# Source data

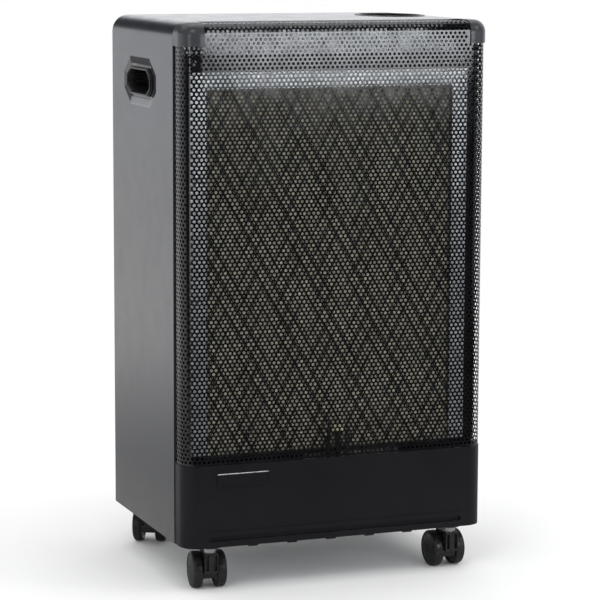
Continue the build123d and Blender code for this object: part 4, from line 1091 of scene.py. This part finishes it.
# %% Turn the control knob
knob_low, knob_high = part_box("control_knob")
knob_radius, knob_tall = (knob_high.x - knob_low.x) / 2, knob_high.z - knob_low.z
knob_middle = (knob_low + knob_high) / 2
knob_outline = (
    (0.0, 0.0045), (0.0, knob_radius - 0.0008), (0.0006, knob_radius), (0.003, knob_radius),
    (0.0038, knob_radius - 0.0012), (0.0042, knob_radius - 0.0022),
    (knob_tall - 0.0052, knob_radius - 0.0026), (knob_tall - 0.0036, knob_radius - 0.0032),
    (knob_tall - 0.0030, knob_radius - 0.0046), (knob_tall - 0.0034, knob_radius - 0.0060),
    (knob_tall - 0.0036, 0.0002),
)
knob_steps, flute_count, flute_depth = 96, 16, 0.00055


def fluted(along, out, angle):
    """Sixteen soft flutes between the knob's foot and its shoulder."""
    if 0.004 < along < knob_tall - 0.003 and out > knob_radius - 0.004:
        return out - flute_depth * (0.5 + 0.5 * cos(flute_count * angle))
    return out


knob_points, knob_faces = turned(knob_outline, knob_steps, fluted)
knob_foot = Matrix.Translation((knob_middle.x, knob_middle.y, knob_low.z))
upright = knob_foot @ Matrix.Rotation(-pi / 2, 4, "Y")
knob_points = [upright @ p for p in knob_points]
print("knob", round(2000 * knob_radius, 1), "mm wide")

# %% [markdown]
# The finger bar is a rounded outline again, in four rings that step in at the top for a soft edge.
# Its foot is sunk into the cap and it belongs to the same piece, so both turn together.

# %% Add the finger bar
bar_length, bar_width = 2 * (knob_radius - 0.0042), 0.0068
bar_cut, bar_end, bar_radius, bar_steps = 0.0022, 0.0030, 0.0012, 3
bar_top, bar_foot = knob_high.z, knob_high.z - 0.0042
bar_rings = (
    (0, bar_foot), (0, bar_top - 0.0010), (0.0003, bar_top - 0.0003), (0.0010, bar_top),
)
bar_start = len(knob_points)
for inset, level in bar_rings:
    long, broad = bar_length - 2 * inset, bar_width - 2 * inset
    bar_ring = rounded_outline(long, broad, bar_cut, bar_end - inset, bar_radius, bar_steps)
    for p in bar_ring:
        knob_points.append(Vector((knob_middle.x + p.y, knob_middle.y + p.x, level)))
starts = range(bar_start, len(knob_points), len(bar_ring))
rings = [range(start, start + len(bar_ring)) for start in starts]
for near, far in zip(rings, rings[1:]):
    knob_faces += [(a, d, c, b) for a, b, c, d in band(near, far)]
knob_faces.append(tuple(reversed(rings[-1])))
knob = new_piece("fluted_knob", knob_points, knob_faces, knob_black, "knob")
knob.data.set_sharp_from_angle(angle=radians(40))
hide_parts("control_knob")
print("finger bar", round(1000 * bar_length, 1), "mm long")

# Stated goal
Return the material exactly as it stands.

# Correct response
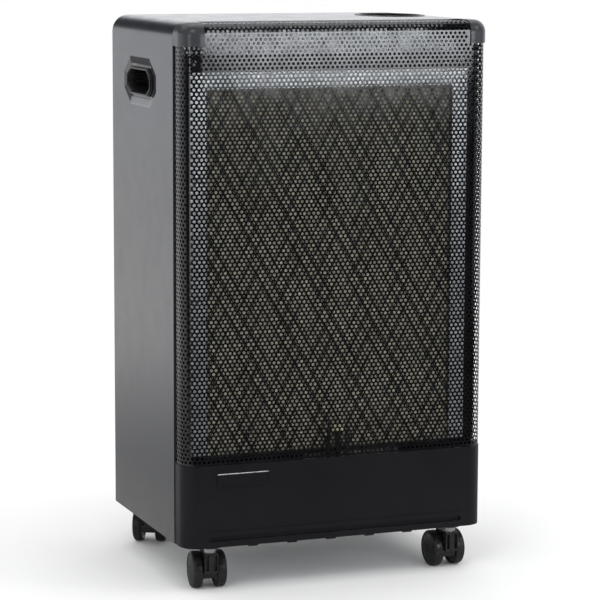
Continue the build123d and Blender code for this object: part 4, from line 1091 of scene.py. This part finishes it.
# %% Turn the control knob
knob_low, knob_high = part_box("control_knob")
knob_radius, knob_tall = (knob_high.x - knob_low.x) / 2, knob_high.z - knob_low.z
knob_middle = (knob_low + knob_high) / 2
knob_outline = (
    (0.0, 0.0045), (0.0, knob_radius - 0.0008), (0.0006, knob_radius), (0.003, knob_radius),
    (0.0038, knob_radius - 0.0012), (0.0042, knob_radius - 0.0022),
    (knob_tall - 0.0052, knob_radius - 0.0026), (knob_tall - 0.0036, knob_radius - 0.0032),
    (knob_tall - 0.0030, knob_radius - 0.0046), (knob_tall - 0.0034, knob_radius - 0.0060),
    (knob_tall - 0.0036, 0.0002),
)
knob_steps, flute_count, flute_depth = 96, 16, 0.00055


def fluted(along, out, angle):
    """Sixteen soft flutes between the knob's foot and its shoulder."""
    if 0.004 < along < knob_tall - 0.003 and out > knob_radius - 0.004:
        return out - flute_depth * (0.5 + 0.5 * cos(flute_count * angle))
    return out


knob_points, knob_faces = turned(knob_outline, knob_steps, fluted)
knob_foot = Matrix.Translation((knob_middle.x, knob_middle.y, knob_low.z))
upright = knob_foot @ Matrix.Rotation(-pi / 2, 4, "Y")
knob_points = [upright @ p for p in knob_points]
print("knob", round(2000 * knob_radius, 1), "mm wide")

# %% [markdown]
# The finger bar is a rounded outline again, in four rings that step in at the top for a soft edge.
# Its foot is sunk into the cap and it belongs to the same piece, so both turn together.

# %% Add the finger bar
bar_length, bar_width = 2 * (knob_radius - 0.0042), 0.0068
bar_cut, bar_end, bar_radius, bar_steps = 0.0022, 0.0030, 0.0012, 3
bar_top, bar_foot = knob_high.z, knob_high.z - 0.0042
bar_rings = (
    (0, bar_foot), (0, bar_top - 0.0010), (0.0003, bar_top - 0.0003), (0.0010, bar_top),
)
bar_start = len(knob_points)
for inset, level in bar_rings:
    long, broad = bar_length - 2 * inset, bar_width - 2 * inset
    bar_ring = rounded_outline(long, broad, bar_cut, bar_end - inset, bar_radius, bar_steps)
    for p in bar_ring:
        knob_points.append(Vector((knob_middle.x + p.y, knob_middle.y + p.x, level)))
starts = range(bar_start, len(knob_points), len(bar_ring))
rings = [range(start, start + len(bar_ring)) for start in starts]
for near, far in zip(rings, rings[1:]):
    knob_faces += [(a, d, c, b) for a, b, c, d in band(near, far)]
knob_faces.append(tuple(reversed(rings[-1])))
knob = new_piece("fluted_knob", knob_points, knob_faces, knob_black, "knob")
knob.data.set_sharp_from_angle(angle=radians(40))
hide_parts("control_knob")
print("finger bar", round(1000 * bar_length, 1), "mm long")